Russia is keen to keep Cyprus and Israel from cooperating too much toward the goal of loosening Russia's grip on Europe before Moscow manages to gain a greater share of the Asian market.
Russia is also not keen on Israel's plan to lay an undersea natural gas pipeline to Turkey's south coast to sell its gas from the Leviathan field to Europe. Turkey hasn't agreed to this deal yet, but it is certainly considering it. This is fraught with all kinds of political problems at home, so for now Ankara is keeping it as low profile as possible.
With all of this in mind, Russia is doing its best to get in on the Levant largesse itself. While it's also courting Lebanon and Syria, dating Israel is already in full force. Gazprom has signed a deal with Israel that would give it control of Tamar's gas and access to the Asian market for its liquefied natural gas (LNG).
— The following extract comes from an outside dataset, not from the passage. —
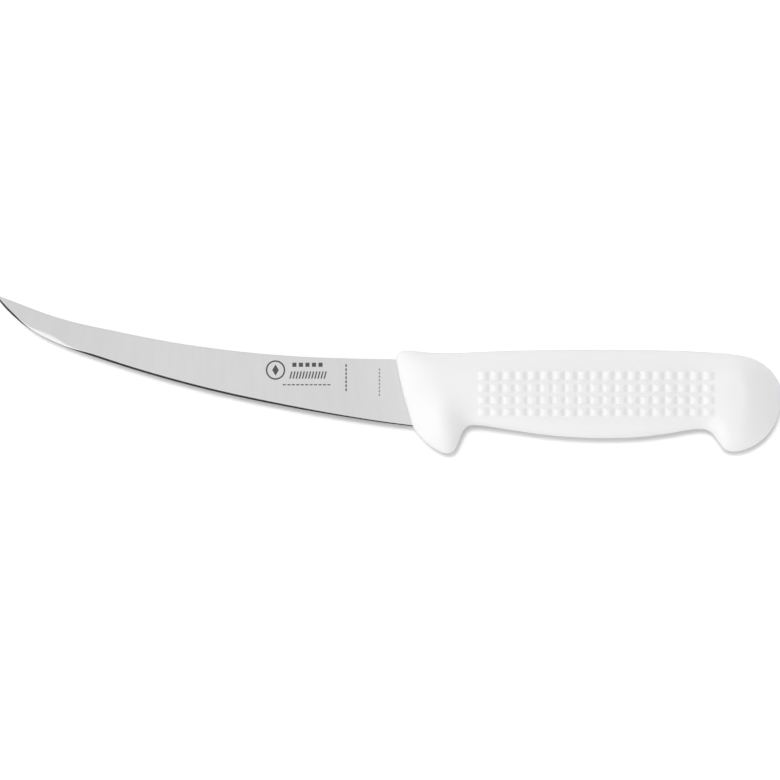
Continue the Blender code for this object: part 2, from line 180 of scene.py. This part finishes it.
# Camera.
CAMERA_HEIGHT, VIEW_WIDTH, SENSOR_WIDTH = 2.0, 0.2808, 36.0  # metres, and the sensor's millimetres
VIEW_SHIFT = (0.0009, -0.00595)  # metres from the knife's middle to the middle of the view

# Light. Directions are unit vectors from the knife: x to the right, y to the back, z up.
TENT_LIGHT = 1.06
TENT_SLANT, SLANT_FROM = (-0.84, -0.29), (0.1, 0.55)  # change of light along x and y, faded in with z
# A dark part of a ring: where it starts and ends outwards from overhead, to the right, and to the back.
GAP_INNER, GAP_OUTER, GAP_RIGHT, GAP_BACK = (0.34, 0.4), (0.86, 0.68), (0.14, 0.0), (-0.16, -0.3)
GAP_DEPTH = 0.97
SPOT_AT, SPOT_REACH, SPOT_LIGHT = (-0.2, -0.28), (0.15, 0.05), 0.3
KEY_ENERGY, KEY_WIDTH, KEY_TILT = 2.3, 9.0, (-8.1, -4.6)  # width, and tilt about x and y, in degrees

# Table, in metres.
TABLE_HALF, SHEET_GAP = 8.0, 0.0005
SEEN_GREY, BOUNCE_GREY = 0.70, 0.9


# ---------------------------------------------------------------------------------------- shared shapes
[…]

Tamar will probably begin producing already in April at a one billion cubic feet/day capacity.
In accordance with this deal, which Israel has yet to approve, Gazprom will provide financial support for the development of the Tamar Floating LNG Project. In return, Gazprom will get exclusive rights to purchase and export Tamar LNG. It is also significant because Tamar is a US-Israeli joint venture—so essentially the plan is to help Russia diversify from the European market.
What does this mean for Cyprus? The chess pieces are still being put on the board, and both fortunately and unfortunately, Cyprus' gas potential will be intricately linked to its bailout potential.